## Problem description
Exactly the lines from the line with "bolt = flange_and_shank()" to the line with "for node in" should be extracted, both included, with no other lines.

## Information shown
+ + +

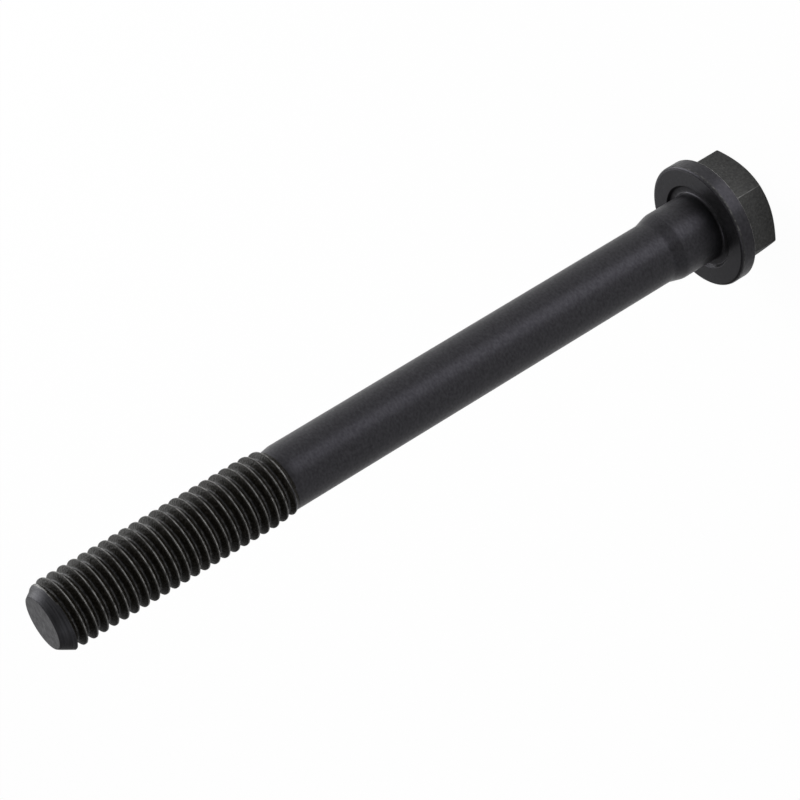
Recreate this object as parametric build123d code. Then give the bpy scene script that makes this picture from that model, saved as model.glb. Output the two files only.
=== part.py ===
from build123d import *
import os
from math import ceil, radians, tan

# Cylinder head bolt: a flanged hexagon head, a locating neck, a reduced shank and a rolled thread.
# It stands on the top of its head. The origin is the centre of that face, and +Z runs to the tip.
# All lengths are in millimetres and all angles in degrees.

# Head
ACROSS_FLATS = 18.75
HEAD_HEIGHT = 9.75
TOP_FACE_DIAMETER = 17.5
TOP_CHAMFER_ANGLE = 30.0
FLANGE_DIAMETER = 23.1
RIM_THICKNESS = 3.0
RIM_CHAMFER = 0.64
FLANGE_SLOPE = 8.0

# Ring-shaped relief in the bearing face, around the neck
RELIEF_WIDTH = 1.6
RELIEF_DEPTH = 0.5
RELIEF_WALL_ANGLE = 35.0
NECK_ROOT_CHAMFER = 0.45

# Neck and shank
LENGTH_UNDER_HEAD = 136.84
NECK_DIAMETER = 12.69
NECK_LENGTH = 7.6
NECK_CONE_ANGLE = 15.5
NECK_EDGE_RADIUS = 5.0
SHANK_DIAMETER = 11.26

# Right-hand thread, 13 turns to the inch. It is rolled on the shank, so its pitch diameter is the shank's.
# The flats of the crest and the root are shares of the pitch.
PITCH = 25.4 / 13
FLANK_ANGLE = 30.0
CREST_SHARE = 1 / 8
ROOT_SHARE = 0.27
THREAD_LENGTH = 45.9
RUN_OUT_LENGTH = 3.9
CREST_ANGLE_AT_TIP = 198.0

# Tip
TIP_FACE_DIAMETER = 9.4
TIP_CONE_ANGLE = 30.0

# Levels along the axis
SEAT_Z = HEAD_HEIGHT
RIM_TOP_Z = SEAT_Z - RIM_THICKNESS
TIP_Z = SEAT_Z + LENGTH_UNDER_HEAD
THREAD_Z = TIP_Z - THREAD_LENGTH

# Radii
RIM_RADIUS = FLANGE_DIAMETER / 2
NECK_RADIUS = NECK_DIAMETER / 2
RELIEF_RADIUS = NECK_RADIUS + RELIEF_WIDTH
SHANK_RADIUS = SHANK_DIAMETER / 2
TIP_RADIUS = TIP_FACE_DIAMETER / 2

# Thread form, above and below the pitch line
HALF_CREST = PITCH * CREST_SHARE / 2
HALF_ROOT = PITCH * ROOT_SHARE / 2
MAJOR_RADIUS = SHANK_RADIUS + (PITCH / 4 - HALF_CREST) / tan(radians(FLANK_ANGLE))
MINOR_RADIUS = SHANK_RADIUS - (PITCH / 4 - HALF_ROOT) / tan(radians(FLANK_ANGLE))


def turned(points):
    """A solid of revolution about Z from a closed outline of (radius, level) points."""
    outline = Wire.make_polygon([Vector(r, 0, z) for r, z in points], close=True)
    return Solid.revolve(Face(outline), 360, Axis.Z)


def hexagon():
    """The wrenching hexagon. A cone turns off its top corners, and its foot lies inside the flange."""
    foot = SEAT_Z - RIM_THICKNESS / 2
    section = RegularPolygon(ACROSS_FLATS / 2, 6, major_radius=False, rotation=30)
    prism = Solid.extrude(section.face(), Vector(0, 0, foot))
    top_radius = TOP_FACE_DIAMETER / 2
    outside = top_radius + ACROSS_FLATS
    cone_foot = (outside - top_radius) * tan(radians(TOP_CHAMFER_ANGLE))
    envelope = turned([(0, 0), (top_radius, 0), (outside, cone_foot), (0, cone_foot)])
    return prism & envelope


def flange_and_shank():
    """Flange, relief, neck and plain shank as one turned blank. It ends in a cone inside the thread."""
    flange_middle = RIM_TOP_Z - RIM_RADIUS * tan(radians(FLANGE_SLOPE))
    relief_floor = SEAT_Z - RELIEF_DEPTH
    relief_foot = RELIEF_RADIUS - RELIEF_DEPTH * tan(radians(RELIEF_WALL_ANGLE))
    neck_end = SEAT_Z + NECK_LENGTH
    cone_end = neck_end + (NECK_RADIUS - SHANK_RADIUS) / tan(radians(NECK_CONE_ANGLE))
    deepening = (SHANK_RADIUS - MINOR_RADIUS) / RUN_OUT_LENGTH
    buried = RUN_OUT_LENGTH + PITCH
    blank = turned(
        [
            (0, flange_middle),
            (RIM_RADIUS, RIM_TOP_Z),
            (RIM_RADIUS, SEAT_Z - RIM_CHAMFER),
            (RIM_RADIUS - RIM_CHAMFER, SEAT_Z),
            (RELIEF_RADIUS, SEAT_Z),
            (relief_foot, relief_floor),
            (NECK_RADIUS + NECK_ROOT_CHAMFER, relief_floor),
            (NECK_RADIUS, relief_floor + NECK_ROOT_CHAMFER),
            (NECK_RADIUS, neck_end),
            (SHANK_RADIUS, cone_end),
            (SHANK_RADIUS, THREAD_Z),
            (SHANK_RADIUS - deepening * buried, THREAD_Z + buried),
            (0, THREAD_Z + buried),
        ]
    )
    neck_edge = blank.edges().filter_by(GeomType.CIRCLE).filter_by_position(Axis.Z, neck_end, neck_end)
    return blank.fillet(NECK_EDGE_RADIUS, neck_edge)


def helix(radius, level):
    """One right-hand turn of the thread's lead, starting over +X."""
    return Edge.make_helix(PITCH, PITCH, radius, center=(0, 0, level))


def screw():
    """A closed screw of full-form thread, longer than the bolt's own thread at both ends.

    Each turn is four strips, ruled between helices: a flank, the crest, the other flank and the root.
    A helical ramp and a flat step close each end.
    """
    form = [
        (MINOR_RADIUS, HALF_ROOT),
        (MAJOR_RADIUS, PITCH / 2 - HALF_CREST),
        (MAJOR_RADIUS, PITCH / 2 + HALF_CREST),
        (MINOR_RADIUS, PITCH - HALF_ROOT),
        (MINOR_RADIUS, PITCH + HALF_ROOT),
    ]
    turns_to_tip = ceil(THREAD_LENGTH / PITCH) + 1
    turns = turns_to_tip + 2
    start = TIP_Z - (turns_to_tip + 0.5) * PITCH

    faces = []
    for turn in range(turns):
        lines = [helix(radius, start + turn * PITCH + rise) for radius, rise in form]
        for lower, upper in zip(lines, lines[1:]):
            faces.append(Face.make_surface_from_curves(lower, upper))
    for level in (start, start + turns * PITCH):
        lead = helix(MINOR_RADIUS, level + HALF_ROOT)
        axis = Edge.make_line((0, 0, level + HALF_ROOT), (0, 0, level + HALF_ROOT + PITCH))
        faces.append(Face.make_surface_from_curves(axis, lead))
        edge_points = [Vector(radius, 0, level + rise) for radius, rise in form]
        faces.append(Face(Wire.make_polygon([axis @ 0, *edge_points, axis @ 1], close=True)))
    return Rotation(0, 0, CREST_ANGLE_AT_TIP) * Solid(Shell(faces))


def thread():
    """The screw cut to length, with a cone at the tip and ridges that die away into the shank."""
    growth = (MAJOR_RADIUS - SHANK_RADIUS) / RUN_OUT_LENGTH
    clear = MAJOR_RADIUS + PITCH / 4
    envelope = turned(
        [
            (0, THREAD_Z - PITCH),
            (SHANK_RADIUS - growth * PITCH, THREAD_Z - PITCH),
            (clear, THREAD_Z + (clear - SHANK_RADIUS) / growth),
            (clear, TIP_Z - (clear - TIP_RADIUS) / tan(radians(TIP_CONE_ANGLE))),
            (TIP_RADIUS, TIP_Z),
            (0, TIP_Z),
        ]
    )
    return screw() & envelope


bolt = flange_and_shank() + hexagon() + thread()
bolt.label = "head_bolt"
os.makedirs("parts", exist_ok=True)
export_step(bolt, "parts/head_bolt.step")
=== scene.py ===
from collections import namedtuple
from math import ceil, cos, pi, radians, sin, tan

import bpy
import numpy as np
from mathutils import Matrix, Vector


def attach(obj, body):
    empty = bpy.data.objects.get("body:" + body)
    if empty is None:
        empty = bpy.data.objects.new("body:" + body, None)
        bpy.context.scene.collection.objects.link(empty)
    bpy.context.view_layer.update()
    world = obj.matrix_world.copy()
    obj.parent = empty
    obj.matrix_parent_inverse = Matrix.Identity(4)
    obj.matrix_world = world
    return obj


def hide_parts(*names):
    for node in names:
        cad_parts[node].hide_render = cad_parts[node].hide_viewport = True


# The looks of a cylinder head bolt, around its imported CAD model.
# Lengths are in millimetres, apart from the studio's, and angles are in degrees. MM turns them into metres.
# The bolt stands on the top of its head, with +Z running to the tip.
MM = 0.001

# Head
SIDES = 6
SIDE_ANGLE = 360 / SIDES
HALF_SIDE_ANGLE = SIDE_ANGLE / 2
ACROSS_FLATS = 18.75
HEAD_HEIGHT = 9.75
TOP_FACE_RADIUS = 8.75
TOP_CHAMFER_ANGLE = 30.0
HEX_CORNER_RADIUS = 0.35
FLANGE_RADIUS = 11.55
RIM_THICKNESS = 3.0
FLANGE_SLOPE = 8.0

# Relief in the bearing face
RELIEF_WIDTH = 1.6
RELIEF_DEPTH = 0.5
RELIEF_WALL_ANGLE = 35.0

# Neck and shank
LENGTH_UNDER_HEAD = 136.84
NECK_RADIUS = 6.345
NECK_LENGTH = 7.6
NECK_CONE_ANGLE = 15.5
SHANK_RADIUS = 5.63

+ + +

## Solution
bolt = flange_and_shank() + hexagon() + thread()
bolt.label = "head_bolt"
os.makedirs("parts", exist_ok=True)
export_step(bolt, "parts/head_bolt.step")
=== scene.py ===
from collections import namedtuple
from math import ceil, cos, pi, radians, sin, tan

import bpy
import numpy as np
from mathutils import Matrix, Vector


def attach(obj, body):
    empty = bpy.data.objects.get("body:" + body)
    if empty is None:
        empty = bpy.data.objects.new("body:" + body, None)
        bpy.context.scene.collection.objects.link(empty)
    bpy.context.view_layer.update()
    world = obj.matrix_world.copy()
    obj.parent = empty
    obj.matrix_parent_inverse = Matrix.Identity(4)
    obj.matrix_world = world
    return obj


def hide_parts(*names):
    for node in names:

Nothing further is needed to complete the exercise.